Birazcık geçmişe zaman yolculuğu yaparak, kapitalizmin tarım sektörünü nasıl ele geçirdiğine bakalım.
Bizlerin de en iyi bildiği aktörlerden IMF'nin nasıl çalıştığını bilirsiniz. Kredi verdiği ülkenin ekonomisini temsil ettiği çok uluslu şirketlerin keyfine göre yönlendirir.
Diyelim ki IMF, bir ülkeye kredi verdi ve onun artık eski ürettiği tahıl üretiminden vazgeçmesini, artık domates yetiştirmesinin ülke ekonomisine daha yararlı olacağı düşüncesini o ülkenin siyasilerini de satın alarak hayata geçirdi.

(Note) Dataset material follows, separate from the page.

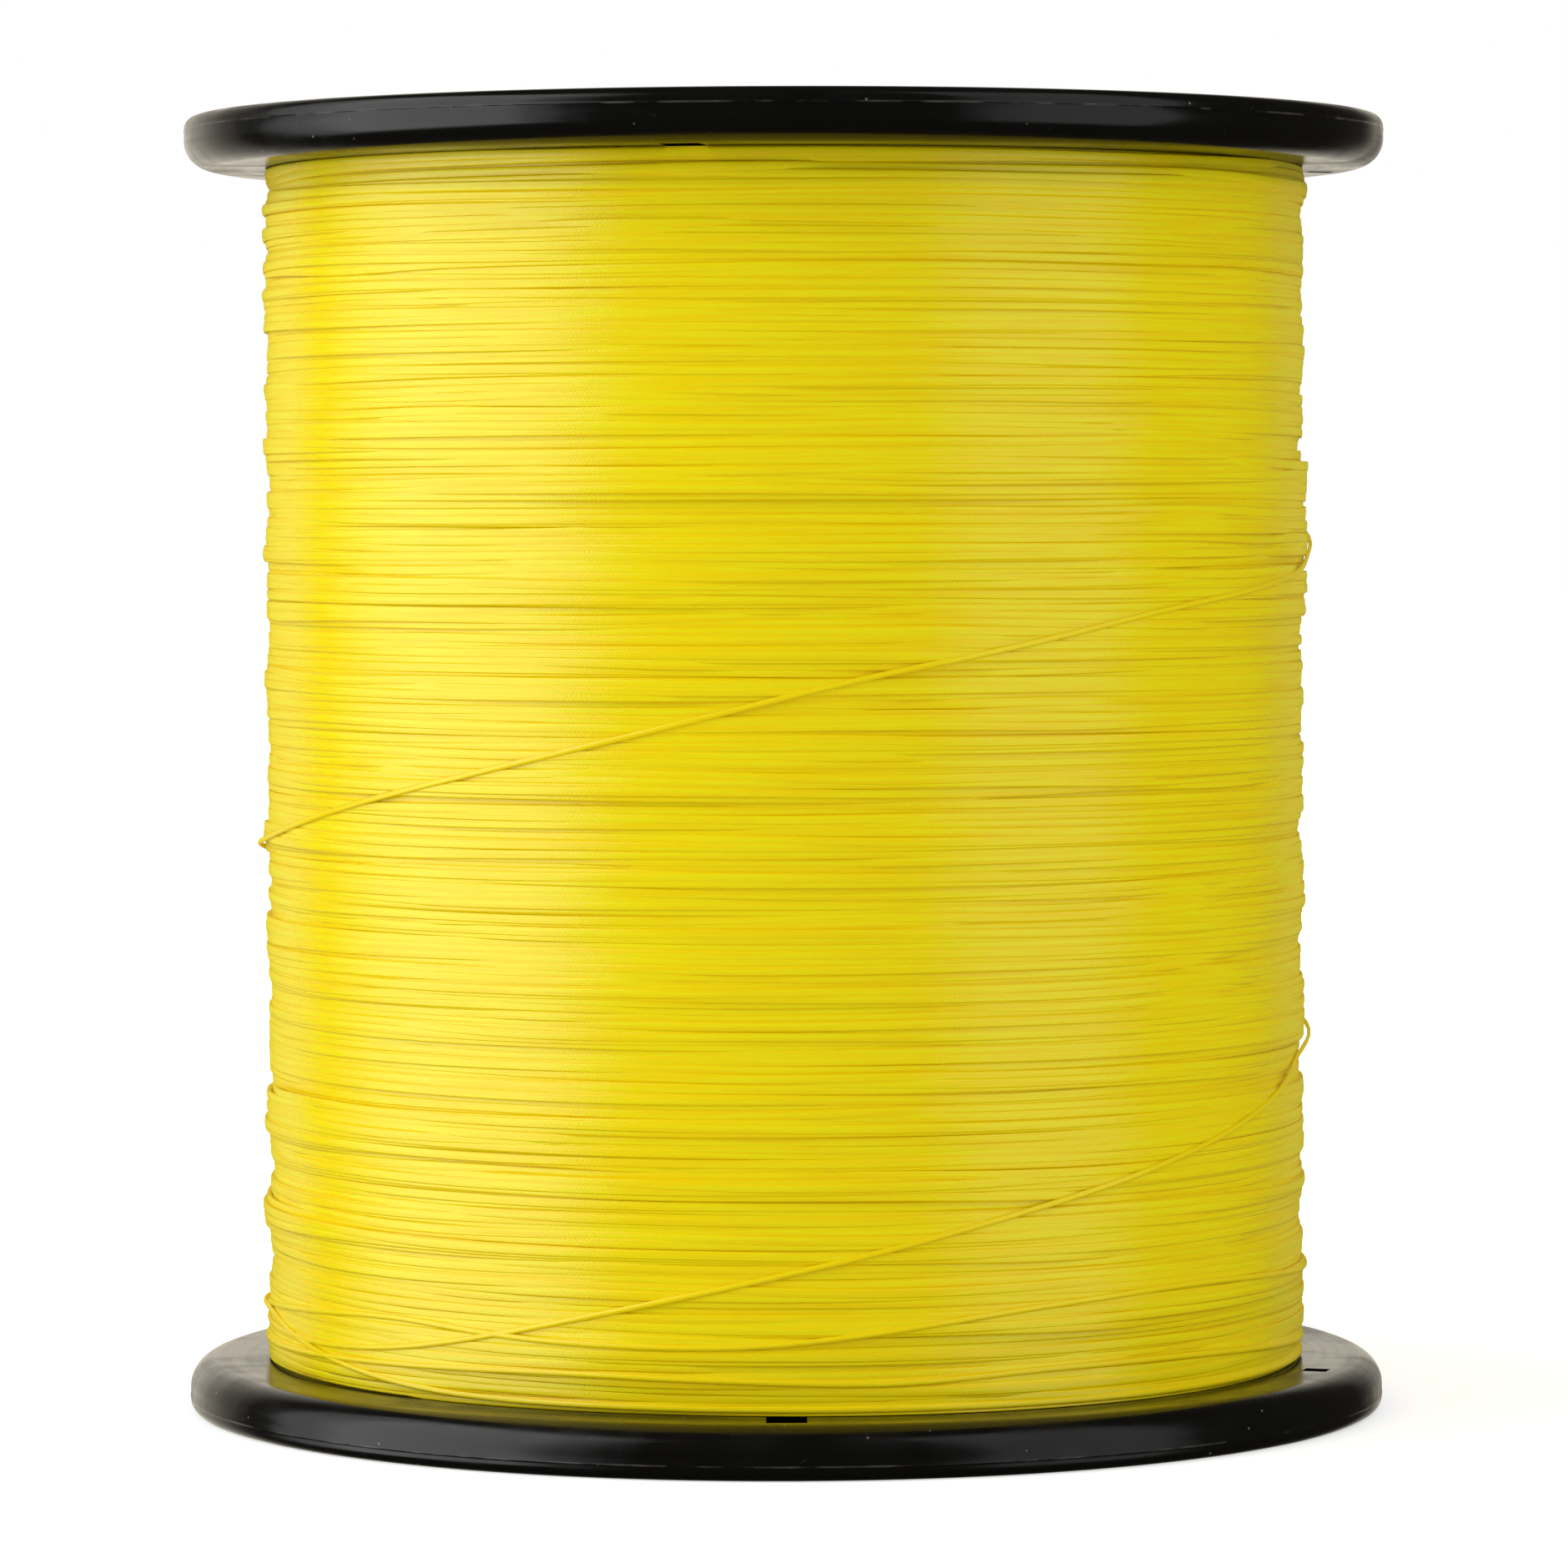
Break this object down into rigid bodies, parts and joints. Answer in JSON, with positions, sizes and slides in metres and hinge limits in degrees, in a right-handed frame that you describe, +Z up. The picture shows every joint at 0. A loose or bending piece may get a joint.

O ülke de kendisine pekala yeten tarım üretiminden vazgeçti ve domates ekmeye başladı.
Durun..durun..o kadar da kolay değil bu iş.
Önce barajlar yapılması lazım, sulama için. Bunun için de borç almanız gerekecek.
Zamanla ödediğiniz borç katlana katlana büyüyecek. Ödeme zamanı geldiğinde de ülkenin gayri safi milli hasılasının üstüne dahi geçecek.
Sonuç olarak o ülkenin halkı, geçen süreçte daha da yoksullaşacak.
Elbette bu süreç içerisinde domates yetiştiriciliğinde kullanılacak kimyasal gübrelerin emperyalist çok uluslu şirketlerden de alınmasının zorunlu olduğunu da atlamayalım.